> Prompt: Identify every line containing the word "names" and reproduce each one.

> Dataset content:

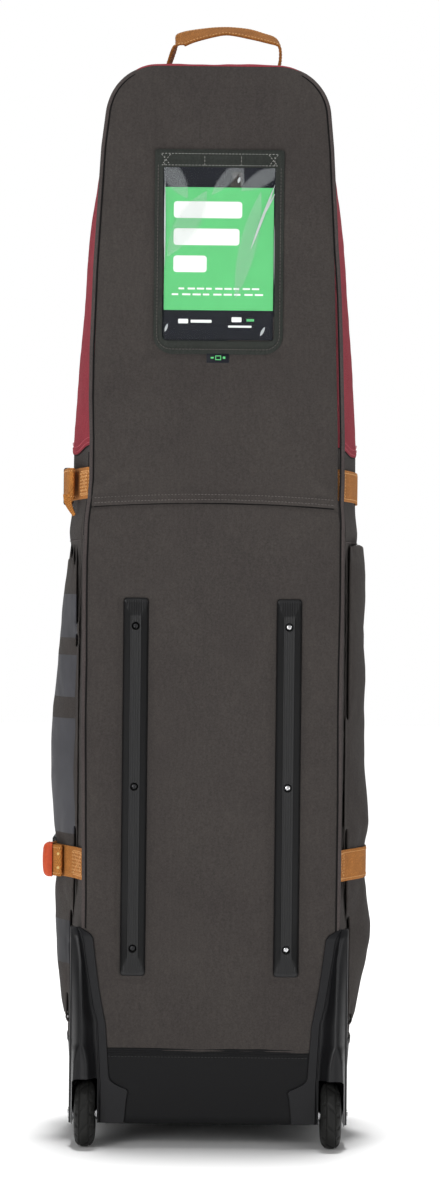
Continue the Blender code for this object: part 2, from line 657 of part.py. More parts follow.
def anchors(mats):
    """The strap ends that are sewn in at the back seams."""
    for z, place in ((LOWER_STRAP_Z, "lower"), (UPPER_STRAP_Z, "upper")):
        right = [-0.147, -0.136, -0.120, -0.098, -0.068, -0.030, 0.007, 0.024, 0.029, SPLIT_Y - 0.006]
        left = [y for y in right if y < SOCKET_BACK_Y - 0.004]
        ribbon(f"{place}_right_strap", side_line(1, z, right), z, mats["webbing"])
        ribbon(f"{place}_left_strap", side_line(-1, z, left + [SOCKET_BACK_Y - GAP]), z, mats["webbing"])


def buckle_x(z):
    """The buckle's inner face, as a distance from the middle plane."""
    return side_x(SOCKET_BACK_Y, z) + strap_lift(SOCKET_BACK_Y, z) + 2 * GAP


def buckles(mats):
    """Side-release buckles on the left: a socket on the case's strap, and a plug on the lid's."""
    for z, place in ((LOWER_STRAP_Z, "lower"), (UPPER_STRAP_Z, "upper")):
        near, far = buckle_x(z), buckle_x(z) + BUCKLE_THICK
        tall = BUCKLE_HALF_Z
        socket = box(f"{place}_buckle_socket", (-far, SOCKET_BACK_Y, z - tall), (-near, SOCKET_MOUTH_Y, z + tall),
                     mats["buckle"], 0.0022)
        mouth = box("mouth", (-far + 0.0014, 0.020, z - tall + 0.004), (-near - 0.0014, 0.09, z + tall - 0.004),
                    mats["buckle"])
        boolean(socket, as_cutter(mouth), "DIFFERENCE")
        for end in (-1, 1):
            low, high = sorted((z + end * (tall - 0.009), z + end * (tall + 0.01)))
            boolean(socket, as_cutter(box("window", (-far + 0.0022, 0.028, low), (-near - 0.0022, 0.040, high),
                                          mats["buckle"])), "DIFFERENCE")
        plug = box(f"{place}_buckle_plug", (-far, SOCKET_MOUTH_Y + GAP, z - tall), (-near, PLUG_FRONT_Y, z + tall),
                   mats["buckle"], 0.0022)
        middle = (near + far) / 2
        for shift, half in ((-0.0125, 0.0035), (0.0, 0.0045), (0.0125, 0.0035)):
            tongue = box("tongue", (-middle - 0.0022, 0.024, z + shift - half),
                         (-middle + 0.0022, SOCKET_MOUTH_Y + 0.006, z + shift + half), mats["buckle"])
            boolean(plug, as_cutter(tongue), "UNION")
        slot = box("slot", (-far - 0.01, PLUG_FRONT_Y - 0.013, z - 0.0195), (-near + 0.01, PLUG_FRONT_Y - 0.009,
                   z + 0.0195), mats["buckle"])
        boolean(plug, as_cutter(slot), "DIFFERENCE")
    far, z = buckle_x(LOWER_STRAP_Z) + BUCKLE_THICK, LOWER_STRAP_Z
    box("strap_pull_tab", (-far - 0.0060, -0.020, z - 0.015), (-far + 0.0050, SOCKET_BACK_Y - 0.002, z + 0.015),
        mats["orange"], 0.001, 1)


def lid_straps(mats):
    """The straps across the lid, from the buckle plugs round the front to the hinge side."""
    for z, place in ((LOWER_STRAP_Z, "lower"), (UPPER_STRAP_Z, "upper")):
        off = 3 * GAP + max(front_y(z - STRAP_WIDTH / 2), front_y(z + STRAP_WIDTH / 2)) - front_y(z)
        half = [(x + off, y) for x, y in half_section(z) if y > 0.10]
        bend = [(x, y + off * min(1.0, max(0.0, (y - 0.11) * 40))) for x, y in half]
        front = [(x, y) for x, y in bend if x > off + 0.001]
        crossing = front + [(0.0, front_y(z) + 0.003 + off)] + [(-x, y) for x, y in reversed(front)]
        right = [(side_x(y, z) + off, y) for y in (SPLIT_Y + 0.008, 0.07, 0.09)]
        middle = buckle_x(z) + BUCKLE_THICK / 2 - STRAP_THICK / 2
        left = [(-side_x(0.098, z) - off, 0.098), (-middle, PLUG_FRONT_Y + GAP)]
        ribbon(f"{place}_lid_strap", right + crossing + left, z, mats["webbing"])


# ---------------------------------------------------------------- handles

def top_handle(mats):
    """A webbing handle, narrow at its two sewn feet."""
    feet = [(HANDLE_LEFT_X, -0.0020), (HANDLE_LEFT_X + 0.007, 0.018), (HANDLE_LEFT_X + 0.015, 0.0380)]
    grip = [(-0.030, 0.0465), (0.0, 0.0515), (0.020, 0.0520), (0.045, 0.0475)]
    right = [(HANDLE_RIGHT_X + 0.003, 0.0370), (HANDLE_RIGHT_X + 0.002, 0.018), (HANDLE_RIGHT_X, -0.0020)]
    line = feet + grip + right
    widths = [HANDLE_FOOT_WIDTH, 0.022, HANDLE_WIDTH] + [HANDLE_WIDTH] * 4 + [HANDLE_WIDTH, 0.022, HANDLE_FOOT_WIDTH]
    rings = []
    for i, ((x, z), width) in enumerate(zip(line, widths)):
        (ax, az), (bx, bz) = line[max(i - 1, 0)], line[min(i + 1, len(line) - 1)]
        normal = Vector((-(bz - az), bx - ax)).normalized() * HANDLE_THICK / 2
        ring = [(x + s * normal.x, HANDLE_Y + t * width / 2, HANDLE_AXIS_Z + z + s * normal.y)
                for s, t in ((-1, -1), (1, -1), (1, 1), (-1, 1))]
        rings.append(ring)
    loft("top_handle", rings, mats["webbing"])


def carry_handle(mats):
    """A low handle on the lid's front, hanging from two sewn ends."""
    z = 0.252
    y = front_y(z) + 0.0075
    reach, drop, thick = 0.066, 0.036, 0.0030
    line = [(-reach, 0.0, 0.0), (-reach + 0.004, 0.003, -drop * 0.6), (-reach + 0.016, 0.006, -drop),
            (0.0, 0.009, -drop - 0.003), (reach - 0.016, 0.006, -drop), (reach - 0.004, 0.003, -drop * 0.6),
            (reach, 0.0, 0.0)]
    rings = []
    for i, (x, out, down) in enumerate(line):
        (ax, _, az), (bx, _, bz) = line[max(i - 1, 0)], line[min(i + 1, len(line) - 1)]
        across = Vector((-(bz - az), bx - ax)).normalized() * 0.0095
        rings.append([(x + s * across.x, y + out + t * thick / 2, z + down + s * across.y)
                      for s, t in ((-1, -1), (1, -1), (1, 1), (-1, 1))])
    loft("carry_handle", rings, mats["webbing"])


# ---------------------------------------------------------------- address sleeve

def address_sleeve(mats):
    """A framed clear window on the back, with a card that slides out at the top."""
    r = SLEEVE_CORNER_R
    lower = arc(-SLEEVE_HALF + r, SLEEVE_LOW_Z + r, r, 180, 270, 5)
    lower += arc(SLEEVE_HALF - r, SLEEVE_LOW_Z + r, r, 270, 360, 5)
    outline = lower + [(SLEEVE_HALF, SLEEVE_HIGH_Z), (-SLEEVE_HALF, SLEEVE_HIGH_Z)]
    face, back = BACK_Y - SLEEVE_THICK, BACK_Y - GAP
    frame = prism("sleeve_frame", outline, "y", face, back, mats["frame"])
    opening = box("opening", (-WINDOW_HALF, -0.3, WINDOW_LOW_Z), (WINDOW_HALF, 0.0, WINDOW_HIGH_Z), mats["frame"])
    boolean(frame, as_cutter(opening), "DIFFERENCE")
    slot = box("card_slot", (-WINDOW_HALF, BACK_Y - 0.0018, WINDOW_LOW_Z + 0.01), (WINDOW_HALF, 0.0, 1.5),
               mats["frame"])
    boolean(frame, as_cutter(slot), "DIFFERENCE")
    inside = WINDOW_HALF - GAP
    box("sleeve_window", (-inside, BACK_Y - 0.0027, WINDOW_LOW_Z + GAP),
        (inside, BACK_Y - 0.0019, WINDOW_HIGH_Z - GAP), mats["clear"])
    box("address_card", (-0.0655, BACK_Y - 0.0014, WINDOW_LOW_Z + 0.001), (0.0655, BACK_Y - 0.0005, 1.154),
        mats["card"])


# ---------------------------------------------------------------- zip sliders

def slider(name, low, high, mat):
    box(name, low, high, mat, 0.0012, 1)


def sliders(mats):
    """Zip sliders, each on a straight stretch of its zip, the main zip's two with hinged pulls."""
    face = side_x(SPLIT_Y, 0.5) + GAP
    for name, z in (("upper", 0.620), ("lower", 0.550)):
        slider(f"{name}_slider", (-face - 0.0065, SPLIT_Y - 0.0050, z - 0.0070), (-face, SPLIT_Y + 0.0050, z + 0.0070),
               mats["metal"])
        grip = box(f"{name}_pull", (-face - 0.0092, SPLIT_Y - 0.0045, z + PULL_PIVOT_UP - 0.0400),
                   (-face - 0.0070, SPLIT_Y + 0.0045, z + PULL_PIVOT_UP + 0.0008), mats["pull"], 0.0006, 1)
        hole = box("pull_hole", (-face - 0.02, SPLIT_Y - 0.0020, z - 0.030), (-face, SPLIT_Y + 0.0020, z - 0.020),
                   mats["pull"])
        boolean(grip, as_cutter(hole), "DIFFERENCE")
    rim_y = POCKET_FRONT_Y - 0.004
    for side, name in ((-1, "left"), (1, "right")):
        near = side * (side_x(rim_y, 0.5) + 2 * GAP + pocket_rise(rim_y, 0.54) + 2 * GAP)
        low, high = sorted((near, near + side * 0.0055))
        slider(f"{name}_pocket_slider", (low, rim_y - 0.0040, 0.575), (high, rim_y + 0.0040, 0.640), mats["metal"])
    low_z, high_z = 0.632, 0.668
    y = front_pocket_base(0.0, low_z) + front_pocket_rise(0.0, low_z) + GAP
    slider("front_pocket_slider", (0.060, y, low_z), (0.070, y + 0.0050, high_z), mats["metal"])


def main():
    clear_scene()
    mats = {
        "cloth": material("charcoal_cloth", (0.058, 0.052, 0.051), 0.85),
        "hood": material("burgundy_cloth", (0.26, 0.055, 0.068), 0.85),
        "boot": material("coated_cloth", (0.015, 0.015, 0.015), 0.55),
        "piping": material("piping", (0.060, 0.055, 0.054), 0.8),
        "webbing": material("tan_webbing", (0.36, 0.175, 0.065), 0.75),
        "frame": material("sleeve_binding", (0.040, 0.043, 0.040), 0.8),
        "rail": material("rail_plastic", (0.035, 0.035, 0.036), 0.45),
        "housing": material("housing_plastic", (0.018, 0.018, 0.019), 0.5),
        "plastic": material("sheet_plastic", (0.03, 0.03, 0.03), 0.5),
        "buckle": material("buckle_plastic", (0.012, 0.012, 0.013), 0.4),
        "tyre": material("tyre_urethane", (0.028, 0.028, 0.027), 0.6),
        "hub": material("hub_plastic", (0.02, 0.02, 0.02), 0.4),
        "steel": material("steel", (0.55, 0.55, 0.56), 0.3, 1.0),
        "metal": material("slider_metal", (0.10, 0.10, 0.10), 0.4, 1.0),
        "pull": material("pull_tab", (0.02, 0.02, 0.02), 0.5),
        "zip": material("zip_coil", (0.02, 0.02, 0.02), 0.6),
        "foam": material("padding", (0.10, 0.10, 0.10), 0.9),
        "clear": material("clear_film", (0.9, 0.92, 0.92), 0.08, 0.0, 0.25),
        "card": material("green_card", (0.20, 0.62, 0.29), 0.5),
        "orange": material("orange_tab", (0.70, 0.10, 0.04), 0.6),
    }
    back_panels(mats)
    walls(mats)
    boot(mats)
    piping(mats)
    zips(mats)
    insides(mats)
    for side in (-1, 1):
        skid_rail(side, mats)
        wheel_housing(side, mats)
        wheel(side, mats)
        side_pocket(side, mats)
    front_foot(mats)
    front_pocket(mats)
    anchors(mats)
    buckles(mats)
    lid_straps(mats)
    top_handle(mats)
    carry_handle(mats)
    address_sleeve(mats)
    sliders(mats)


main()
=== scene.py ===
"""The finished look of the golf travel case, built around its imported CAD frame."""

import json
import math

import bmesh
import bpy
import numpy as np
from mathutils import Matrix, Vector, noise

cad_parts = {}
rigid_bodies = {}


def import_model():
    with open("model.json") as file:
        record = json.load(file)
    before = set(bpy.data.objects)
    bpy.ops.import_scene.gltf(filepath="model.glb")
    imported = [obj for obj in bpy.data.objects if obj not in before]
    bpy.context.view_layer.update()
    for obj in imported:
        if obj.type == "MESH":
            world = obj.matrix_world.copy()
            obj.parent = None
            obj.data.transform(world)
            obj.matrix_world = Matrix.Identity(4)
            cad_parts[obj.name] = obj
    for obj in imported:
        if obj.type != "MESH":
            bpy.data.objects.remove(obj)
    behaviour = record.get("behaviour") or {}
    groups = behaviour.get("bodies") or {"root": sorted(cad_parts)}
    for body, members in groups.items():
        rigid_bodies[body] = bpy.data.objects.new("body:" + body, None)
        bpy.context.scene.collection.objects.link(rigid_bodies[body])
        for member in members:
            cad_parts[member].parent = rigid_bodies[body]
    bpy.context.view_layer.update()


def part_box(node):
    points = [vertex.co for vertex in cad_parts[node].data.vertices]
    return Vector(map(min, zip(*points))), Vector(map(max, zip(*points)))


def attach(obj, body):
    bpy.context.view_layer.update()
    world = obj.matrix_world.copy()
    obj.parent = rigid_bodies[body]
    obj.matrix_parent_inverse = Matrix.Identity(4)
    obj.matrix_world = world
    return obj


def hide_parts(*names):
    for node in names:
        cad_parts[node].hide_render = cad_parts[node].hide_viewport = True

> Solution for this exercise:
def hide_parts(*names):
    for node in names:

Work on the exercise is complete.